My Turn: Is Murkowski’s energy bill a monumental contribution?

  • By Kate Troll
  • Sunday, February 21, 2016 1:01am
  • Opinion

At the end of 2015, Sen. Lisa Murkowski moved the first major energy bill since 2007 out of committee and onto the Senate floor by a rare bipartisan margin of 18–4.

The Energy Policy Modernization Act (EPMA) of 2015 was crafted and co-sponsored by Sen. Maria Cantwell, D-Wash., another display of the bipartisan spirit that is “missing in action” in today’s Congress. Given the deep divides and the profoundly dysfunctional nature of our Congress, Sen. Murkowski’s energy bill can be viewed as a monumental achievement. She used her chairmanship of the Senate Energy Committee in a refreshingly bipartisan manner.

Sen. Murkowski also used her senior position to include some provisions that will specifically benefit Alaska. For example, the act requires the Secretary of Energy to makes a decision on any LNG export application within 45 days after completion of an environmental review. The act would also reauthorize federal research into geothermal energy. According to the Senator’s press announcement, this could benefit up to one-fourth of Alaska’s communities.

In order to get the EPMA onto the Senate floor, Murkowski and Cantwell looked for energy issues like climate change and offshore oil drilling revenues that would sidestep legislative land mines. The bill instead focused on modernizing power grids, increasing fossil fuel production, mining permits, energy efficiency and boosting infrastructure development for hydropower and microgrid technology. While some of these provisions are good, particularly the push on hydropower, what’s missing from this bill are provisions that would accelerate an overall rapid transition to clean, renewable energy.

There are no renewable energy and energy efficiency portfolio standards for utilities, no job training for the wind and solar workforce, and no provisions for promoting electric vehicle technology. Furthermore, the bill does not attempt to phase out fossil fuel subsidies for coal and some of the larger producers of oil and gas.

Instead the bill includes more than half a billion dollars per year to build a coal project that bills itself as “clean.” According to the League of Conservation Voters, the bill also interferes with efforts to build and retrofit federal buildings to be fossil fuel free, like the Ted Stevens Marine Research Institute in Juneau. When one looks at what is missing from this bipartisan effort, Sen. Murkowski’s bill falls well short of monumental.

Sen. Cantwell said this bill was “the first step in the long but important journey” to work on significant energy legislation. In other words, it’s an important step but it does not significantly move the needle away from fossil fuel dependence and toward a rapid transition to renewables. Instead the Energy Policy and Modernization Act of 2015 maintains a “business as usual” trajectory for the fossil fuel industry.

To consider what a forward thinking energy policy would look like, all one need do is look to countries like Denmark and Germany. Denmark aims to be fossil fuel free by 2050. Without hurting the economy. According to the Worldwatch Institute, Germany intends to have at least 45 percent of their energy needs being met from renewable energy sources by 2030. In contrast, the U.S. is keeping fossil fuel subsidies in place and has numerous leaders in Congress who refuse to admit that climate change is a serious threat caused by human activity.

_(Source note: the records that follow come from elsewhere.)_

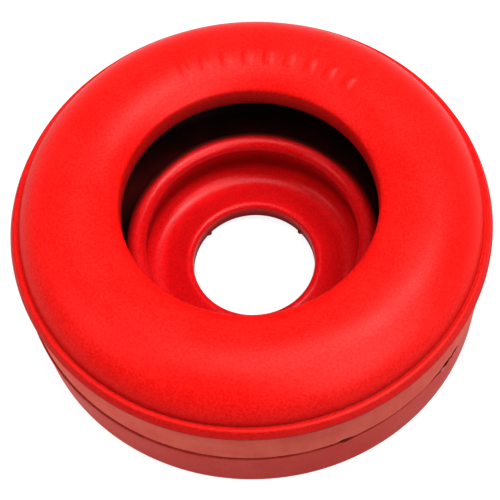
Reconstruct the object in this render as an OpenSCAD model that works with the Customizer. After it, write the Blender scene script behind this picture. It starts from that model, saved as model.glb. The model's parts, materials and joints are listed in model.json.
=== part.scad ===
// Hollow rubber coupling seal: two moulded halves cemented together at mid-wall.
// Origin at the centre of the foot, +Z up the axis. Millimetres.

/* [Outside] */
// Outer diameter over the bead
outer_d = 41; // [34:0.5:52]
// How far the bead stands out past the wall, on the radius
bead_out = 0.4; // [0.1:0.1:0.7]
// Radius of the bead's round section
bead_r = 0.6; // [0.5:0.05:1]
// Height of the lower moulding's wall, from the foot to the joint
lower_h = 5.5; // [4.5:0.1:8]
// Height from the cement film to the middle of the bead
bead_rise = 4.9; // [3.5:0.05:7]
// Height from the middle of the bead to the top of the crown
crown_rise = 4.25; // [3.5:0.05:6]
// How far each wall swells from its far end to the joint, on the radius
draft = 0.12; // [0:0.02:0.3]
// Radius of the rounded edge round the foot
foot_r = 0.4; // [0.1:0.1:1]

/* [Crown and lip] */
// Diameter of the mouth, inside the lip
mouth_d = 21.8; // [19:0.2:23]
// How far the very top of the crown stands out from the mouth, on the radius
crown_in = 3.8; // [2.6:0.1:4.6]
// Radius of the lip's upper edge, where the crown turns down into the mouth
lip_edge_r = 0.6; // [0.3:0.05:1]
// Height of the lip's lower edge above the middle of the bead
lip_rise = 0.7; // [0.4:0.05:1]
// Straight height of the lip's inner face, under its upper edge
lip_face = 1.5; // [0.6:0.05:1.8]
// Width of the lip's flat underside
lip_under = 1.2; // [0.6:0.1:2]
// Thickness of the crown at its top
crown_t = 2.35; // [1.8:0.05:3.2]

/* [Hollow] */
// Thickness of the side wall
wall_t = 3.2; // [2:0.1:4]
// Thickness of the floor under the ring-shaped hollow
floor_t = 2.4; // [1.5:0.1:3]
// Radius of the rounded corners inside the hollow
hollow_r = 1; // [0.4:0.1:1.5]

/* [Cup] */
// Diameter of the circle along the top of the cup's rim
cup_rim_d = 20.5; // [18.6:0.1:21]
// Thickness of the cup's wall at its rounded rim
cup_rim_t = 1.8; // [1:0.1:2.2]
// Height of the cup's rim above the foot
cup_h = 6.9; // [5.5:0.1:8]
// How far the cup's wall stands back under the rim, from the rim's inner edge
cup_swell = 0.5; // [0.1:0.05:0.7]
// Radius of the hollow curve from the cup's wall to the web
web_round = 1.45; // [0.6:0.05:1.6]
// Height of the web where it leaves the cup's wall
web_low = 1.5; // [1.2:0.1:2]
// Height of the web at the rim of the hole
web_high = 2.5; // [2.1:0.1:3.5]
// Diameter of the through hole
bore_d = 11; // [8:0.1:13]
// Length of the hole's straight wall
bore_wall = 1.1; // [0.8:0.1:1.4]
// Radius of the rounded rim of the hole
bore_rim_r = 0.5; // [0.1:0.05:0.6]
// Width of the hollow cone under the web, from the hole's wall out to the foot
relief_w = 2.5; // [1:0.1:3]

/* [Joint] */
// Thickness of the cured cement film between the halves
film_t = 0.15; // [0.05:0.01:0.3]
// How far the film stops short of the wall on each side
film_in = 0.2; // [0:0.05:0.5]

/* [Raised marks] */
// Number of plain raised bars on the crown
mark_count = 9; // [0:1:15]
// How far the middles of the bars stand out from the mouth, on the radius
mark_in = 2.7; // [1.6:0.1:3.6]
// Angle from the first bar to the last
mark_arc = 64; // [20:1:120]
// Where the middle bar stands, counted from +X
mark_middle = 78; // [0:1:360]
// Length of a bar, from the axis outwards
mark_l = 1.3; // [0.5:0.1:2]
// Width of a bar, as an angle
mark_w = 3; // [1:0.5:5]
// Height of a bar above the crown
mark_h = 0.12; // [0.05:0.01:0.3]

/* [Hidden] */
$fn = 180;
arc_step = 6;
bright_red = [0.90, 0.08, 0.08];
deep_red = [0.80, 0.07, 0.08];
film_brown = [0.30, 0.06, 0.05];
edge_r = 0.25;
valley_a = 110;
mark_root = 0.7;

outer_r = outer_d / 2;
wall_r = outer_r - bead_out;
joint_r = wall_r + draft;
hollow_out = wall_r - wall_t;
joint_top = lower_h + film_t;
bead_z = joint_top + bead_rise;
bead_c = [outer_r - bead_r, bead_z];
crown_z = bead_z + crown_rise;

mouth_r = mouth_d / 2;
crown_top = [mouth_r + crown_in, crown_z];
lip_z = bead_z + lip_rise;
pocket_z = crown_z - crown_t;
lip_root = mouth_r + lip_under;
round_share = 0.45;
pocket_r = min(hollow_r, round_share * 2 * (pocket_z - lip_z), round_share * (hollow_out - lip_root));

// The outer dome is one arc: level at the crown's top, and ending on the bead at the valley.
valley = bead_c + bead_r * [cos(valley_a), sin(valley_a)];
dome_run = valley[0] - crown_top[0];
dome_drop = crown_z - valley[1];
dome_r = (dome_run * dome_run + dome_drop * dome_drop) / (2 * dome_drop);
dome_c = crown_top - [0, dome_r];
valley_on_dome = atan2(valley[1] - dome_c[1], dome_run);

// The inner dome is level at the crown's top too, and runs smoothly into the lip's upper edge.
lip_c = [mouth_r + lip_edge_r, lip_z + lip_face];
to_lip = crown_top - lip_c;
inner_r = (to_lip * to_lip - lip_edge_r * lip_edge_r) / (2 * (to_lip[1] - lip_edge_r));
inner_c = crown_top - [0, inner_r];
lip_on_inner = atan2(lip_c[1] - inner_c[1], -to_lip[0]);

rim_c = [cup_rim_d / 2, cup_h - cup_rim_t / 2];
rim_r = cup_rim_t / 2;
// The cup's wall is the straight line that touches both the rim and the curve into the web.
web_c = [rim_c[0] - rim_r + cup_swell - web_round, web_low + web_round];
rim_from_web = rim_c - web_c;
wall_lean = atan2(rim_from_web[1], rim_from_web[0]) + asin((rim_r + web_round) / norm(rim_from_web)) - 90;
cup_out = rim_c[0] + rim_r;
floor_r = min(hollow_r, round_share * (hollow_out - cup_out));
bore_r = bore_d / 2;
hole_c = [bore_r + bore_rim_r, web_high - bore_rim_r];
// The web is the straight line that touches both that curve and the hole's rim.
web_from_hole = web_c - hole_c;
web_slope = asin((bore_rim_r + web_round) / norm(web_from_hole)) - atan2(web_from_hole[1], web_from_hole[0]);

// Points on an arc about c, from angle a to angle b.
function arc(c, r, a, b) =
    let (n = max(2, ceil(abs(b - a) / arc_step)))
    [for (i = [0:n]) let (t = a + (b - a) * i / n) c + r * [cos(t), sin(t)]];

// Half-section of the upper moulding: wall, bead, dome, lip, then the hollow side.
function upper_section() = concat(
    [[joint_r, joint_top]],
    arc(bead_c, bead_r, -acos((wall_r - bead_c[0]) / bead_r), valley_a),
    arc(dome_c, dome_r, valley_on_dome, 90),
    arc(inner_c, inner_r, 90, lip_on_inner),
    arc(lip_c, lip_edge_r, lip_on_inner, 180),
    arc([mouth_r + edge_r, lip_z + edge_r], edge_r, 180, 270),
    [[lip_root, lip_z]],
    arc([lip_root + pocket_r, pocket_z - pocket_r], pocket_r, 180, 90),
    arc([hollow_out - pocket_r, pocket_z - pocket_r], pocket_r, 90, 0),
    [[hollow_out, joint_top]]);

// Half-section of the lower moulding: wall, foot, hole, web, cup, then the hollow side.
function lower_section() = concat(
    [[joint_r, lower_h]],
    arc([wall_r - foot_r, foot_r], foot_r, 0, -90),
    [[bore_r + relief_w, 0], [bore_r, web_high - bore_rim_r - bore_wall]],
    arc(hole_c, bore_rim_r, 180, 90 - web_slope),
    arc(web_c, web_round, 270 - web_slope, 360 + wall_lean),
    arc(rim_c, rim_r, 180 + wall_lean, 0),
    arc([cup_out + floor_r, floor_t + floor_r], floor_r, 180, 270),
    arc([hollow_out - floor_r, floor_t + floor_r], floor_r, -90, 0),
    [[hollow_out, lower_h]]);

// Half-section of a raised bar: the crown's own outline lifted by mark_h, and rooted in the crown.
function mark_section() =
    let (
        r = mouth_r + mark_in,
        top = inner_r + mark_h,
        outer_a = acos((r + mark_l / 2 - inner_c[0]) / top),
        inner_a = acos((r - mark_l / 2 - inner_c[0]) / top),
        root = crown_z - mark_root)
    concat(
        arc(inner_c, top, outer_a, inner_a),
        [[r - mark_l / 2, root], [r + mark_l / 2, root]]);

// One raised bar, a short turn of that section.
module mark(turn) {
    rotate([0, 0, turn - mark_w / 2])
        rotate_extrude(angle = mark_w)
            polygon(mark_section());
}

module upper_moulding() {
    color(bright_red) {
        rotate_extrude()
            polygon(upper_section());
        if (mark_count > 0)
            for (i = [0:mark_count - 1])
                mark(mark_middle + mark_arc * (mark_count > 1 ? i / (mark_count - 1) - 0.5 : 0));
    }
}

module cement_film() {
    color(film_brown)
        translate([0, 0, lower_h])
            rotate_extrude()
                translate([hollow_out + film_in, 0])
                    square([wall_t - 2 * film_in, film_t]);
}

module lower_moulding() {
    color(deep_red)
        rotate_extrude()
            polygon(lower_section());
}

upper_moulding();
cement_film();
lower_moulding();
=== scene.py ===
# %% [markdown]
# # A hollow rubber coupling seal
# The seal is a short hollow ring of red rubber. An upper moulding carries the domed crown, the lip and a
# bead round the edge, and a lower moulding carries the foot and a stepped cup with a hole in it. Rubber
# cement holds the two together half-way up the wall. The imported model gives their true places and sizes,
# and this lesson builds the surfaces that a camera sees: softened corners, a joint that has opened here and
# there, and the way that moulded rubber takes light.

# %% Load the frame
import json
import bpy
import numpy as np
from mathutils import Matrix, Vector


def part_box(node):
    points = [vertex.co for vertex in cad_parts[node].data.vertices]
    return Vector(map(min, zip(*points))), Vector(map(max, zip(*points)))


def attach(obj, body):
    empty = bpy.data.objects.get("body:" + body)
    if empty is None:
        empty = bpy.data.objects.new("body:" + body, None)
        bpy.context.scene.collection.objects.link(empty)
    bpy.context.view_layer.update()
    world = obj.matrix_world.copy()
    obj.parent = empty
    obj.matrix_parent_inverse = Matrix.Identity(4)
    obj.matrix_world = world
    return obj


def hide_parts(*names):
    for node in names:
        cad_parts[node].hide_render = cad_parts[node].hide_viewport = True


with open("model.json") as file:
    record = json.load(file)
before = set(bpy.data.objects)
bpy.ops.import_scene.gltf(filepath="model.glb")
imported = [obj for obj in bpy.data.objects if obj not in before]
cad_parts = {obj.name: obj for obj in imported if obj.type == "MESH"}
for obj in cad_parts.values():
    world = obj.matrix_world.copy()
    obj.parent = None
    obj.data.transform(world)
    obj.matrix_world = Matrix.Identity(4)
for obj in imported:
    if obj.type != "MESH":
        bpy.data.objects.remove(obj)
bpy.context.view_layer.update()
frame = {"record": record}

# %% [markdown]
# ## Sizes
# Everything that two pieces share is read from the frame, so the looks can't drift from the model: the
# outer radius, the two faces of the joint, the cup's height, and the hole. What one piece has by itself,
# such as the thickness of its wall, is a named size in millimetres.

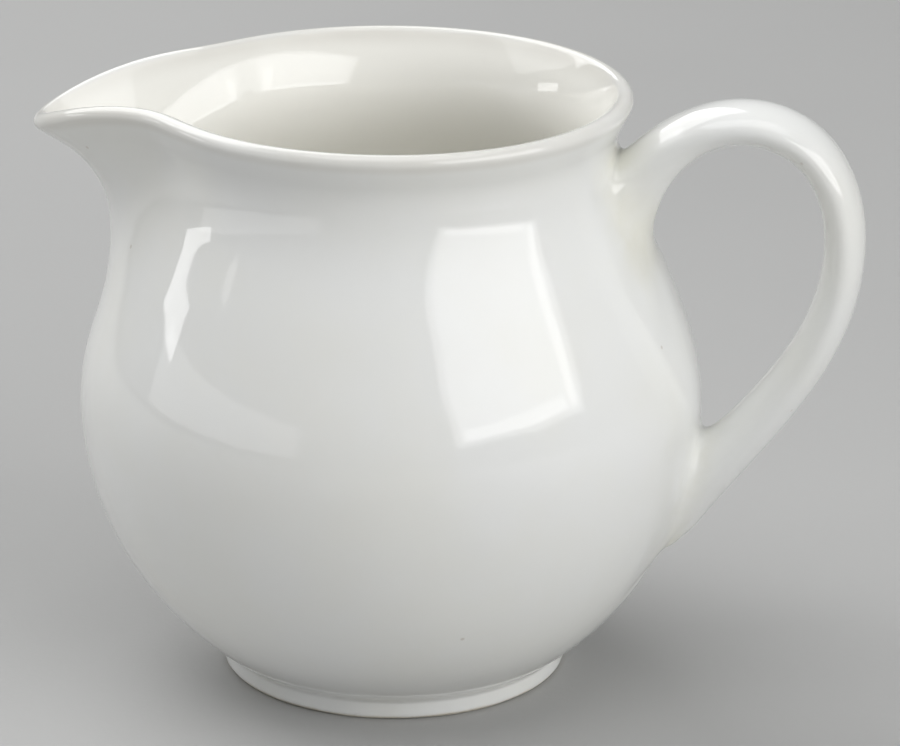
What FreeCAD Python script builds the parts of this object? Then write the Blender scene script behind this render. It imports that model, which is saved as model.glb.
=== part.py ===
import FreeCAD, Part
import math
import os

# A glazed porcelain creamer in one piece: a round bowl on a foot ring, a flared lip,
# a pulled spout and a strap handle.
# Millimetres, Z up. The origin is the centre of the foot ring, on the table.
# The spout points along -X, the handle along +X, and the jug mirrors about the XZ plane.

# Bowl, outside
belly_radius = 44.8
belly_height = 40.5
shoulder_radius = 39.1       # where the belly turns into the straight shoulder
shoulder_height = 60.0
collar_radius = 33.1         # where the shoulder turns into the neck
collar_height = 74.0
neck_radius = 31.8           # narrowest place, below the lip
neck_height = 77.6
lip_radius = 32.75           # middle of the lip
rim_height = 86.0            # top of the lip
lip_lean = 0.42              # outward lean of the wall at the lip

# Wall
wall_thickness = 3.2
lip_thickness = 2.54
lip_taper = 18.0             # height over which the wall thins down to the lip
floor_height = 6.4           # inside floor above the table
floor_softness = 1.6         # rounding between the floor and the inside wall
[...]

Senator Bernie Sanders, a member of the Energy & Resources Committee, proposed the following amendment to EPMA: “It is the Sense of Congress that climate change is real, caused by human activity, there isn’t much time to reverse it, and the consequences of inaction are dire.”

The amendment failed, with all 12 Republicans in the majority voting “no.” This of course includes Sen. Murkowski, who represents a state known to be on the frontline of climate change. I learned about Sen. Murkowski’s inability to admit to this fundamental understanding of climate change prior to reading her Jan. 14 column published in the New York Times, “Stop Wasting America’s Hydropower Potential.”

Now knowing her position on not accepting the seriousness of climate change, I was most surprised to read her opening line where she plays the climate change card in appealing to President Obama to consider hydropower has a way to address “one of the biggest challenges facing our country”. Apparently, Sen. Murkowski’s belief in the seriousness of climate change is interchangeable to the fuel or energy source she chooses to promote.

By the end of reading her op-ed, I strongly agreed with what she had to say about harnessing more of the potential of hydropower. We in Southeast Alaska are good example of harnessing hydropower with a minimal environmental footprint. She’s right when she talks about the values of coordinated environmental reviews and how that can expedite permitting. She’s right about upgrading and modernizing turbines at existing hydropower facilities.

Then she writes, “With hydropower, Congress has given the president an opportunity to address climate change and ‘bridge the divide’ between parties. If he’s serious about expanding the use of clean, renewable energy, he should at last give hydropower the attention it deserves in his final year.”

Again she’s right. But imagine how much more sincere her appeal would be if there was a climate change “Sense of Congress” to go along with it. As I learned after spending endless hours of playing 500 Rummy with my mother, “a card laid is a card played”.

• Kate Troll is a City and Borough of Juneau Assembly member. The views expressed are her own.